Тетя с мамой решили опробовать хлебопекарный эксперимент еще до подачи. Как я слышал, тесто было сыровато. В результате у мамы прихватило живот. Матушка лежала на кровати и еле слышно ныла, как раненый зверь. Тетя испугалась и, чтобы переложить ответственность, позвонила бабушке. Та, недолго думая, приехала.
Когда я зашел в спальню, то увидел маму, лежавшую свернувшись калачиком. Она была бледна, как молодая луна. Я никогда в жизни не видел ее такой бледной ни до, ни после. На ее лице я заметил крупные капли пота. Рядом с ней на кровати сидела бабушка и гладила дочь по лицу, волосам. Как малое дитя, чтоб облегчить боль. Мне тогда казалось, что, возможно, моя мама беременна и вскоре родит мне братика. В глубине души я радовался. Я сообщил о своей догадке маме, бабушке и тете. Все они засмеялись, мама — болезненно, но жизнерадостно, бабушка — по житейски понимающе, а тетя недоверчиво и даже как-то завистливо. Мать не родила мне больше ни братика, ни сестренку, и я навсегда остался единственным ребенком в семье. Остался один.
Вскоре домой с послеработних гулянок пришел муж тети. Тетя засуетилась и попросила нас уйти. Она стеснялась всей этой ситуации. Стеснялась мою маму, меня, бабушку. Благо, на тот момент состояние матушки улучшилось. И мы заказали такси.
Тетя любила проводить разделяющую черту между нашей семьей и своей. Она всегда говорила: «Все, идите к себе домой!» — делая акцент на слове «себе».

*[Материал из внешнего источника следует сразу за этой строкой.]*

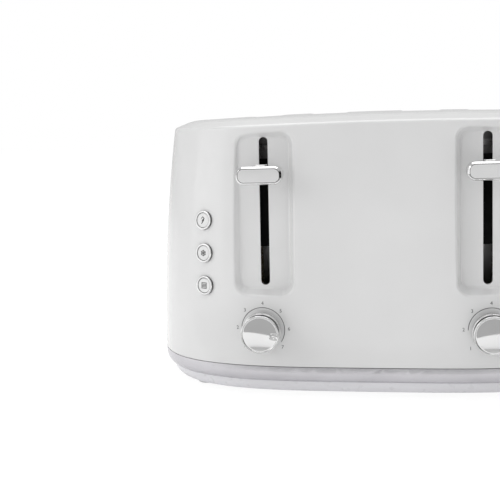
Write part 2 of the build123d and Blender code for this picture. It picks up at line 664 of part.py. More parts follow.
# ---------------------------------------------------------------- assembly
def shared_parts():
    """The pieces that the toaster has once."""
    return {
        "body_shell": body_shell(),
        "chrome_band": chrome_band(),
        "base_pan": base_pan(),
        "rubber_feet": rubber_feet(),
        "base_screws": base_screws(),
        "cord_gland": cord_gland(),
    }


def left_parts():
    """The pieces that each half has, as they lie in the left half."""
    parts = {
        "crumb_tray": crumb_tray(),
        "lever_cap": lever_cap(),
        "button_bezels": button_bezels(),
        "button_board": button_board(),
        "control_board": control_board(),
        "carriage_plate": carriage_plate(),
        "bread_lifter_inner": bread_lifter(SLOT_CENTRES[0]),
        "bread_lifter_outer": bread_lifter(SLOT_CENTRES[1]),
        "guide_rod": guide_rod(),
        "return_spring": return_spring(),
        "armature": armature(),
        "magnet_core": magnet_core(),
        "magnet_coils": magnet_coils(),
        "oven_front_plate": oven_front_plate(),
        "oven_rear_plate": oven_rear_plate(),
        "heat_shields": heat_shields(),
        "heater_boards": heater_boards(),
        "guides_outward": bread_guides("left"),
        "guides_inward": bread_guides("right"),
    }
    for name, height in BUTTON_HEIGHTS.items():
        parts["button_" + name] = button_cap(height)
    return parts


def main():
    """Write every sub-part to its own STEP file."""
    os.makedirs("parts", exist_ok=True)
    parts = shared_parts()
    for name, part in left_parts().items():
        parts[name + "_left"] = part
        parts[name + "_right"] = mirrored(part)
    for side, x in (("left", DIAL_X), ("right", -DIAL_X)):
        parts["dial_knob_" + side] = dial_knob(x)
        parts["dial_shaft_" + side] = dial_shaft(x)
        parts["potentiometer_" + side] = potentiometer(x)
    for name, part in parts.items():
        export_step(Pos(0, SHIFT_Y, 0) * part, "parts/" + name + ".step")


if __name__ == "__main__":
    main()
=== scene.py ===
"""Looks of the four-slice pop up toaster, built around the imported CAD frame.

Objects are in metres, +Z up. Sizes in the drawn profiles are in millimetres, unless a comment says
otherwise.
"""
import json
import math

import bmesh
import bpy
from mathutils import Matrix, Vector
from mathutils.bvhtree import BVHTree


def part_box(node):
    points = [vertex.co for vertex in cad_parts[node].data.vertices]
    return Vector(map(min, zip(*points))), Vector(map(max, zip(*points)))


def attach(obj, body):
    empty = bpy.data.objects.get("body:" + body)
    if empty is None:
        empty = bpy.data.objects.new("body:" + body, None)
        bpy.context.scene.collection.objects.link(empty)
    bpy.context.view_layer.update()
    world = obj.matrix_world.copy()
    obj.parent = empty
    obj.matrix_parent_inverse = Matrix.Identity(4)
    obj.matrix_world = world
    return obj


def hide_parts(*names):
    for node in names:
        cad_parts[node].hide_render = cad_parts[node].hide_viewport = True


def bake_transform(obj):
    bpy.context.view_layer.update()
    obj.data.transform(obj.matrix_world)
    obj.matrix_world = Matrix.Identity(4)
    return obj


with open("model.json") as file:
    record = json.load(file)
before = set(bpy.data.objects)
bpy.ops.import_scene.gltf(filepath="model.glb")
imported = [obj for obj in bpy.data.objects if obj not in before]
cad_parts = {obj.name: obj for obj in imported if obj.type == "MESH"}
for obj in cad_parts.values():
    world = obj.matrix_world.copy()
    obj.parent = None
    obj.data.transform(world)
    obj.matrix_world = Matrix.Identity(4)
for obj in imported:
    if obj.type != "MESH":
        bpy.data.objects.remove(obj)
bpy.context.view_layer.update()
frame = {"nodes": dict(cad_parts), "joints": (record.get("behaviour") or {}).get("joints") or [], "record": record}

MM = 0.001
NODES = frame["nodes"]
JOINTS = {joint["name"]: joint for joint in frame["joints"]}
SIDES = ("left", "right")


# ---------------------------------------------------------------- places read from the frame
def middle(node):
    """Centre of a CAD node's box."""
    low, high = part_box(node)
    return (low + high) / 2


def surface_tree(node):
    """Search tree of a CAD node's surface."""
    mesh = NODES[node].data
    corners = [vertex.co.copy() for vertex in mesh.vertices]
    return BVHTree.FromPolygons(corners, [tuple(face.vertices) for face in mesh.polygons])


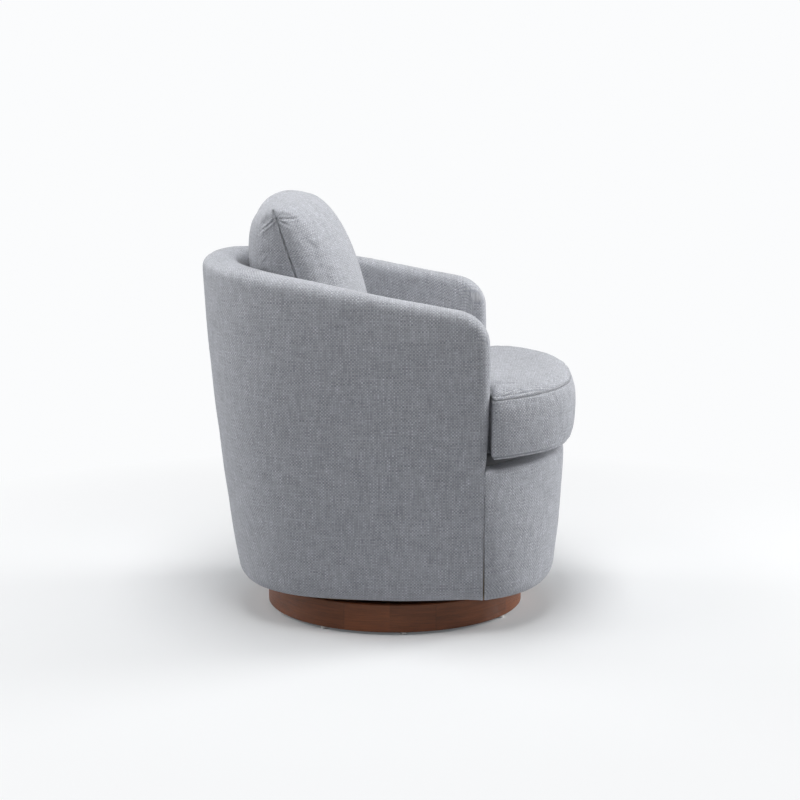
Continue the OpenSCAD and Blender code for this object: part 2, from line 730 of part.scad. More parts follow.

Я всегда интуитивно понимал ее позицию. Для нее и бабушка и мать были не просто одинокими женщинами, оставленными мужчинами. Они были словно бы зачарованные. Их одиночество было наведено злым роком. Тетя боялась, что чрезмерная близость с ними сделает ее такой же, как они. Будто бы они были заразны. На меня этот женский бич одиночества не мог полноценно воздействовать, потому что я родился мужчиной. Но я всегда ощущал нечто подобное, как будто бы знал что-то странное, что в итоге позволило мне лучше понимать женщин и всегда больше сопереживать им.
Тетя заказала нам такси. Когда мы подъехали к дому, бабушка, не дожидаясь никого, за какие-то доли секунды взлетела по ступенькам. Мы жили на четвертом этаже, а у нее были больные ноги. Обычно ей было тяжело ходить.
Мама осталась со мной у подъезда. В итоге она всякий раз оставалась со мной. Между нами всегда была связь. Та самая связь, что никак не разрушается после разрезания пуповины. Когда мама оставалась со мной наедине, я чувствовал, что она будто бы тянет эту уже разрезанную пуповину на себя. Сильно тянет. Я, сколько себя помню, хотел избавиться от этой связи. Думал, что только тогда смогу наконец защитить мать, когда буду сам по себе. Быть может, я лукавил.
Что я особо запомнил в тот вечер — когда мы заходили в подъезд нашего дома, я вскинул голову и взглянул вверх. На небе красовалась кроваво-красная луна.